Distributed Deep Learning Using Volunteer Computing-Like Paradigm
- URL: http://arxiv.org/abs/2103.08894v1
- Date: Tue, 16 Mar 2021 07:32:58 GMT
- Title: Distributed Deep Learning Using Volunteer Computing-Like Paradigm
- Authors: Medha Atre and Birendra Jha and Ashwini Rao
- Abstract summary: Training Deep Learning models with large number of parameters and/or large datasets can become prohibitive.
Current solutions, built predominantly for cluster computing systems, can still be an issue.
We design a distributed solution that can run DL training on a VC system by using a data parallel approach.
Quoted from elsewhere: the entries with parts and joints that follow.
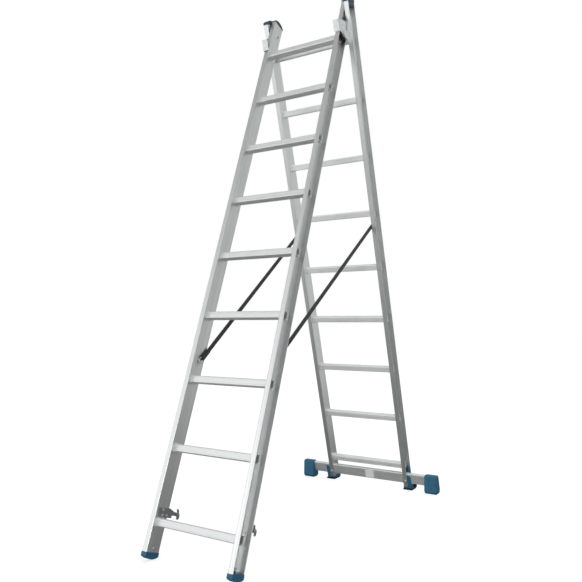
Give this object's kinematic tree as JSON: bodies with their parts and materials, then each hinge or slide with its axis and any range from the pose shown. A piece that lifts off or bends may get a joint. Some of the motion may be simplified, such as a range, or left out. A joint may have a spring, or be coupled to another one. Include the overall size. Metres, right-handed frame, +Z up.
{
  "type": "extension ladder",
  "caption": "Two-section aluminium combination ladder standing as an A-frame, with square rungs, guide brackets, rung hooks, spreader straps and a stabiliser bar.",
  "frame": {"origin": "on the floor, in the middle of the box that the standing A-frame fills", "axes": "+X across the ladder along the rungs, +Y from the fly section back to the base section, +Z up"},
  "size_m": [0.818, 1.6484, 2.4542],
  "materials": {
    "rail_aluminium": "extruded, satin, with fine die lines along the rails",
    "rung_aluminium": "extruded, satin, ribbed",
    "bar_aluminium": "extruded, satin, slightly duller than the rails",
    "bracket_steel": "zinc-plated bent plate",
    "hook_steel": "galvanised plate, greenish grey",
    "fastener_steel": "zinc-plated, domed heads",
    "blue_plastic": "moulded, fine grained, deep teal blue",
    "dark_plastic": "moulded, near-black teal",
    "black_nylon": "moulded nylon, slightly waxy",
    "sole_rubber": "moulded rubber, matt",
    "webbing": "flat woven webbing, black",
    "label_film": "blank adhesive film, semi-gloss"
  },
  "bodies": {
    "base_section": {"base_rail_left": "rail_aluminium", "base_rail_right": "rail_aluminium", "base_rung_1": "rung_aluminium", "base_rung_2": "rung_aluminium", "base_rung_3": "rung_aluminium", "base_rung_4": "rung_aluminium", "base_rung_5": "rung_aluminium", "base_rung_6": "rung_aluminium", "base_rung_7": "rung_aluminium", "base_rung_8": "rung_aluminium", "base_rung_9": "rung_aluminium", "base_top_cap_left": "blue_plastic", "base_top_cap_right": "blue_plastic", "base_foot_left": "blue_plastic", "base_foot_right": "blue_plastic", "base_sole_left": "sole_rubber", "base_sole_right": "sole_rubber", "stabiliser_cap_left": "blue_plastic", "stabiliser_cap_right": "blue_plastic", "guide_bracket_left": "bracket_steel", "guide_bracket_right": "bracket_steel", "bracket_liner_left": "black_nylon", "bracket_liner_right": "black_nylon", "pivot_cheek_left": "bracket_steel", "pivot_cheek_right": "bracket_steel", "strap_left": "webbing", "strap_right": "webbing", "stabiliser_bar": "bar_aluminium", "stabiliser_bolts": "fastener_steel", "bar_label": "label_film", "bracket_rivets": "fastener_steel", "strap_anchors": "fastener_steel"},
    "hinge_carriage": {"pivot_shoe_left": "black_nylon", "pivot_shoe_right": "black_nylon"},
    "fly_section": {"fly_rail_left": "rail_aluminium", "fly_rail_right": "rail_aluminium", "fly_rung_1": "rung_aluminium", "fly_rung_2": "rung_aluminium", "fly_rung_3": "rung_aluminium", "fly_rung_4": "rung_aluminium", "fly_rung_5": "rung_aluminium", "fly_rung_6": "rung_aluminium", "fly_rung_7": "rung_aluminium", "fly_rung_8": "rung_aluminium", "fly_rung_9": "rung_aluminium", "fly_top_cap_left": "dark_plastic", "fly_top_cap_right": "dark_plastic", "fly_foot_left": "blue_plastic", "fly_foot_right": "blue_plastic", "hook_left": "hook_steel", "hook_right": "hook_steel", "foot_rivets": "fastener_steel", "hook_rivets": "fastener_steel", "latch_pins": "fastener_steel", "strap_eyes": "fastener_steel", "strap_rings": "fastener_steel", "stop_bolts": "fastener_steel"},
    "latch_left": {"hook_latch_left": "hook_steel"},
    "latch_right": {"hook_latch_right": "hook_steel"}
  },
  "joints": [
    {"name": "fold", "type": "hinge", "parent": "base_section", "child": "hinge_carriage", "pos_m": [0, -0.00919, 2.2685], "axis": [1, 0, 0], "range_deg": [0, 36.7], "deforming": ["strap_left", "strap_right"]},
    {"name": "extend", "type": "slide", "parent": "hinge_carriage", "child": "fly_section", "axis": [0, 0.3272, 0.9449], "range_m": [-0.014, 1.666]},
    {"name": "latch_left_swing", "type": "hinge", "parent": "fly_section", "child": "latch_left", "pos_m": [-0.183, -0.6582, 0.13756], "axis": [1, 0, 0], "range_deg": [0, 22], "stiffness_Nm_per_rad": 0.05},
    {"name": "latch_right_swing", "type": "hinge", "parent": "fly_section", "child": "latch_right", "pos_m": [0.183, -0.6582, 0.13756], "axis": [1, 0, 0], "range_deg": [0, 22], "stiffness_Nm_per_rad": 0.05}
  ]
}
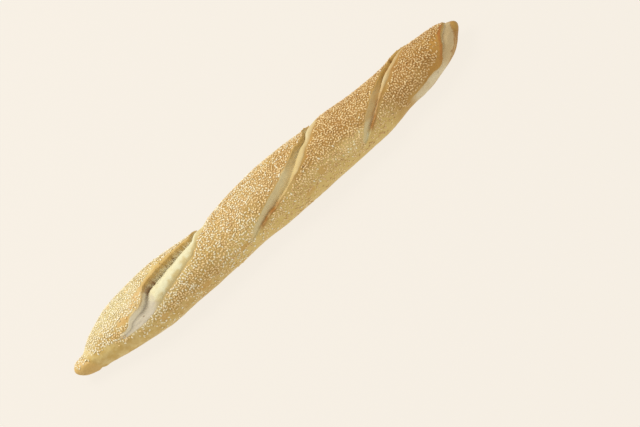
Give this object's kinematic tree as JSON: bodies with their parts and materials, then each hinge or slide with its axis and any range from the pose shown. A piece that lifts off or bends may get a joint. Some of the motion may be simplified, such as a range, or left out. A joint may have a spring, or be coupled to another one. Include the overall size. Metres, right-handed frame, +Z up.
{
  "type": "sesame baguette",
  "caption": "Long hand-shaped white loaf with tapered ends, slanting cuts that opened in baking, and a crust covered in sesame seeds.",
  "frame": {"origin": "on the surface the loaf rests on, under the middle of its box", "axes": "+X along the loaf, from the end with the widest cut to the darker end; +Z up, away from the flat underside; +Y to the side away from the viewer of the cuts"},
  "size_m": [0.54, 0.0716, 0.0526],
  "materials": {
    "crust": "baked crust, pale cream to golden tan, satin where bare and matt with flour in the cuts"
  },
  "bodies": {
    "root": {"loaf": "crust"}
  },
  "joints": []
}
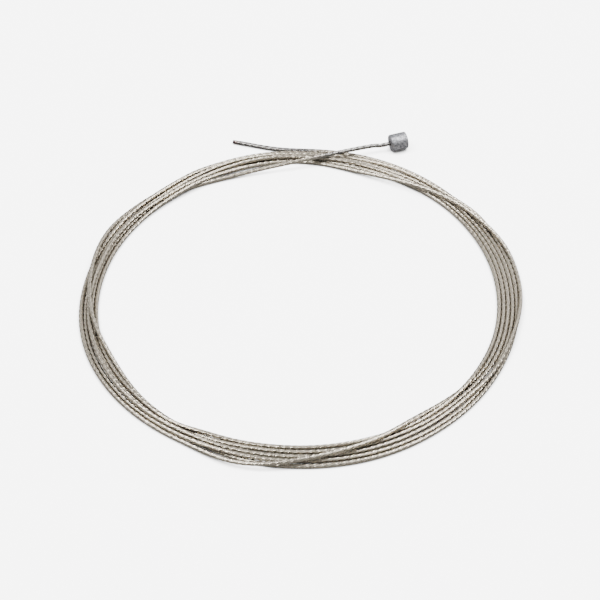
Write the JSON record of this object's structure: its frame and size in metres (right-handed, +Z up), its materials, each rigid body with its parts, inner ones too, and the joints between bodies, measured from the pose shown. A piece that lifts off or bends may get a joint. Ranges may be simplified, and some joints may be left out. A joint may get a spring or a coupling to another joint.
{
  "type": "shift cable",
  "caption": "Bicycle gear inner cable of stranded stainless steel wire in a loose round coil, with a cast barrel head on one end and a fused cut end on the other.",
  "frame": {"origin": "on the floor under the middle of the whole cable's outline, coil, tails and head together", "axes": "+Z up, square to the coil's plane; +Y from the middle towards the side where both tails leave the coil; +X towards the side on which the head lies"},
  "size_m": [0.1084, 0.115, 0.0045],
  "materials": {
    "stranded_steel": "drawn stainless wires laid in a helix, satin, warm grey with dark gaps",
    "cast_zinc": "matte die-cast zinc alloy, mottled grey"
  },
  "bodies": {
    "root": {"coil": "stranded_steel", "head_tail": "stranded_steel", "end_tail": "stranded_steel", "cable_head": "cast_zinc"}
  },
  "joints": []
}
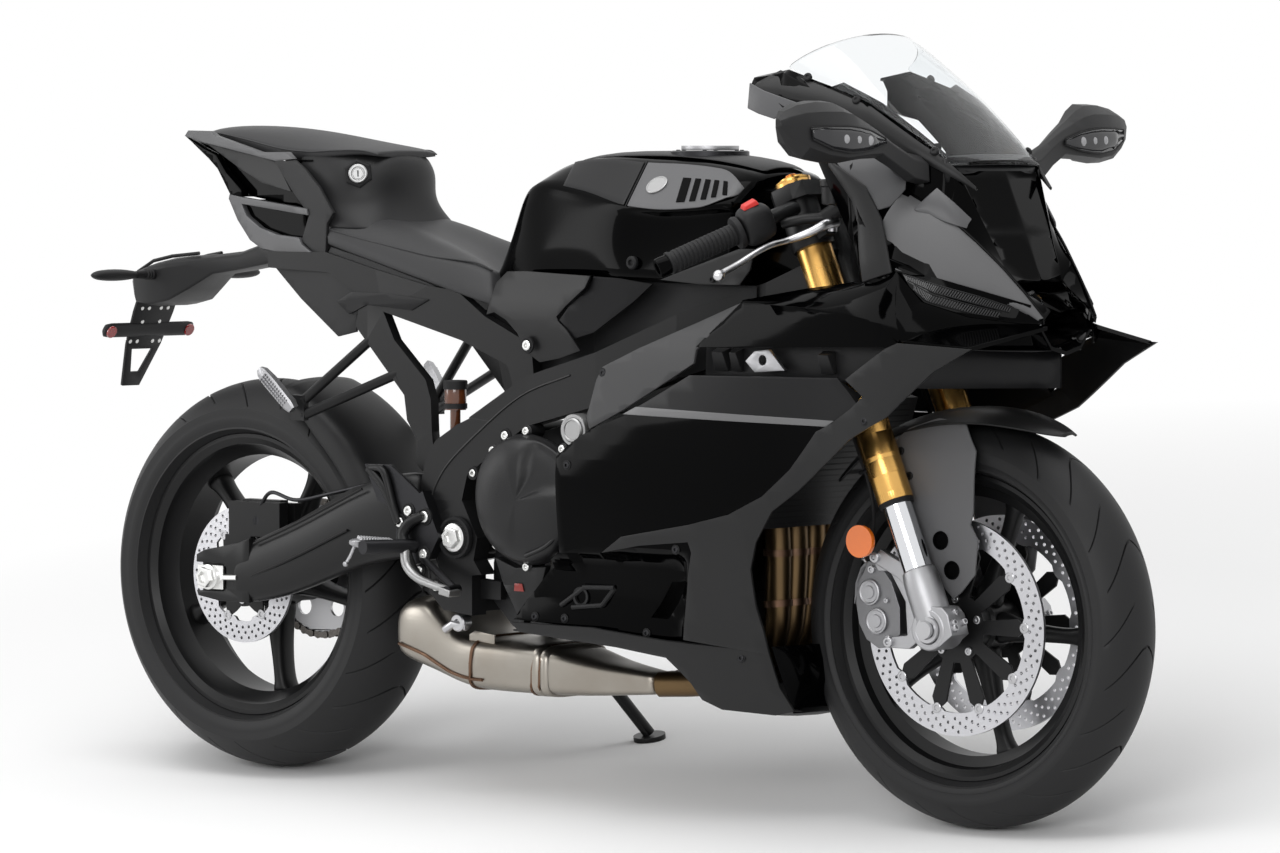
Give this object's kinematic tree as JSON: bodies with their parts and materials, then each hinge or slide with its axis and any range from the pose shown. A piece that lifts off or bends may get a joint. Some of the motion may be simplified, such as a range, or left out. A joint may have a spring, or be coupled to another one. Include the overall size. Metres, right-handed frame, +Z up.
{
  "type": "sport motorcycle",
  "caption": "Fully faired sport motorcycle with a clear screen, gold telescopic forks, winglets and an under-engine silencer, leaning on its side stand.",
  "frame": {"origin": "middle of the bounding box's base, on the ground", "axes": "+X forwards along the wheelbase, +Y to the rider's left, +Z up from the ground; the machine leans 11 degrees to its left"},
  "size_m": [2.0628, 0.837, 1.1639],
  "materials": {
    "amber_plastic": "amber fluid cup",
    "bronze_steel": "heat-tinted steel tube",
    "cast_alloy": "silver cast alloy",
    "clear_screen": "clear screen",
    "disc_steel": "ground steel",
    "engine_black": "crinkle-free dark engine paint over cast alloy",
    "gloss_black": "gloss black paint",
    "gold": "gold anodised tube",
    "lamp_lens": "smoked lamp lens",
    "matte_plastic": "moulded black plastic",
    "orange_lens": "orange reflector",
    "raw_steel": "brushed raw steel with brown welds",
    "red_lens": "red lamp lens",
    "satin_black": "satin black powder coat",
    "satin_plastic": "satin dark grey plastic",
    "seat_vinyl": "grained black seat cover",
    "steel": "bare steel",
    "tyre": "matte rubber with road tread"
  },
  "bodies": {
    "chassis": {"belly_pan": "satin_plastic", "brake_reservoir": "amber_plastic", "chain": "steel", "dashboard": "matte_plastic", "engine_block": "engine_black", "engine_covers": "engine_black", "exhaust_headers": "bronze_steel", "frame": "satin_black", "fuel_tank": "gloss_black", "headlamp": "lamp_lens", "hugger": "matte_plastic", "mirrors": "matte_plastic", "muffler": "raw_steel", "passenger_seat": "seat_vinyl", "plate_holder": "matte_plastic", "radiator": "engine_black", "rear_axle": "steel", "rear_caliper": "satin_black", "rear_indicators": "matte_plastic", "rear_shock": "satin_black", "rearsets": "cast_alloy", "rider_seat": "seat_vinyl", "running_lights": "lamp_lens", "side_fairing_left": "gloss_black", "side_fairing_right": "gloss_black", "subframe": "satin_black", "swingarm": "satin_black", "swingarm_pivot": "steel", "tail_covers": "satin_plastic", "tail_cowl": "gloss_black", "taillight": "red_lens", "tank_covers": "satin_plastic", "upper_cowl": "gloss_black", "windscreen": "clear_screen", "winglets": "gloss_black"},
    "steering": {"triple_clamps": "satin_black", "fork_uppers": "gold", "fork_lowers": "cast_alloy", "front_fender": "satin_plastic", "handlebars": "satin_black", "front_calipers": "cast_alloy", "front_axle": "steel", "side_reflectors": "orange_lens"},
    "front_wheel": {"front_rim": "satin_black", "front_tyre": "tyre", "front_discs": "disc_steel"},
    "rear_wheel": {"rear_rim": "satin_black", "rear_tyre": "tyre", "rear_disc": "disc_steel", "rear_sprocket": "steel"},
    "side_stand": {"side_stand": "satin_black"},
    "cap_lid": {"fuel_cap_lid": "cast_alloy"},
    "peg_right": {"passenger_peg_right": "cast_alloy"},
    "peg_left": {"passenger_peg_left": "cast_alloy"}
  },
  "joints": [
    {"name": "steering_head", "type": "hinge", "parent": "chassis", "child": "steering", "pos_m": [0.49116, -0.04404, 0.79043], "axis": [-0.3843, 0.1762, 0.9062], "range_deg": [-27, 27]},
    {"name": "front_wheel_spin", "type": "hinge", "parent": "steering", "child": "front_wheel", "pos_m": [0.7315, -0.14021, 0.29569], "axis": [0, 0.9816, -0.1908], "continuous": true},
    {"name": "rear_wheel_spin", "type": "hinge", "parent": "chassis", "child": "rear_wheel", "pos_m": [-0.6885, -0.13719, 0.31121], "axis": [0, 0.9816, -0.1908], "continuous": true},
    {"name": "side_stand_hinge", "type": "hinge", "parent": "chassis", "child": "side_stand", "pos_m": [-0.2105, -0.0138, 0.23323], "axis": [0.0615, 0.8934, 0.445], "range_deg": [0, 100.1]},
    {"name": "cap_lid_hinge", "type": "hinge", "parent": "chassis", "child": "cap_lid", "pos_m": [0.2665, -0.00601, 0.98608], "axis": [0, 0.9816, -0.1908], "range_deg": [0, 100]},
    {"name": "peg_right_fold", "type": "hinge", "parent": "chassis", "child": "peg_right", "pos_m": [-0.4905, -0.25787, 0.61278], "axis": [1, 0, 0], "range_deg": [0, 85]},
    {"name": "peg_left_fold", "type": "hinge", "parent": "chassis", "child": "peg_left", "pos_m": [-0.4905, 0.08767, 0.54561], "axis": [-1, 0, 0], "range_deg": [0, 85]}
  ]
}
- Score: 0.09668407688201358
- License: http://arxiv.org/licenses/nonexclusive-distrib/1.0/
- Abstract: Use of Deep Learning (DL) in commercial applications such as image
classification, sentiment analysis and speech recognition is increasing. When
training DL models with large number of parameters and/or large datasets, cost
and speed of training can become prohibitive. Distributed DL training solutions
that split a training job into subtasks and execute them over multiple nodes
can decrease training time. However, the cost of current solutions, built
predominantly for cluster computing systems, can still be an issue. In contrast
to cluster computing systems, Volunteer Computing (VC) systems can lower the
cost of computing, but applications running on VC systems have to handle fault
tolerance, variable network latency and heterogeneity of compute nodes, and the
current solutions are not designed to do so. We design a distributed solution
that can run DL training on a VC system by using a data parallel approach. We
implement a novel asynchronous SGD scheme called VC-ASGD suited for VC systems.
In contrast to traditional VC systems that lower cost by using untrustworthy
volunteer devices, we lower cost by leveraging preemptible computing instances
on commercial cloud platforms. By using preemptible instances that require
applications to be fault tolerant, we lower cost by 70-90% and improve data
security.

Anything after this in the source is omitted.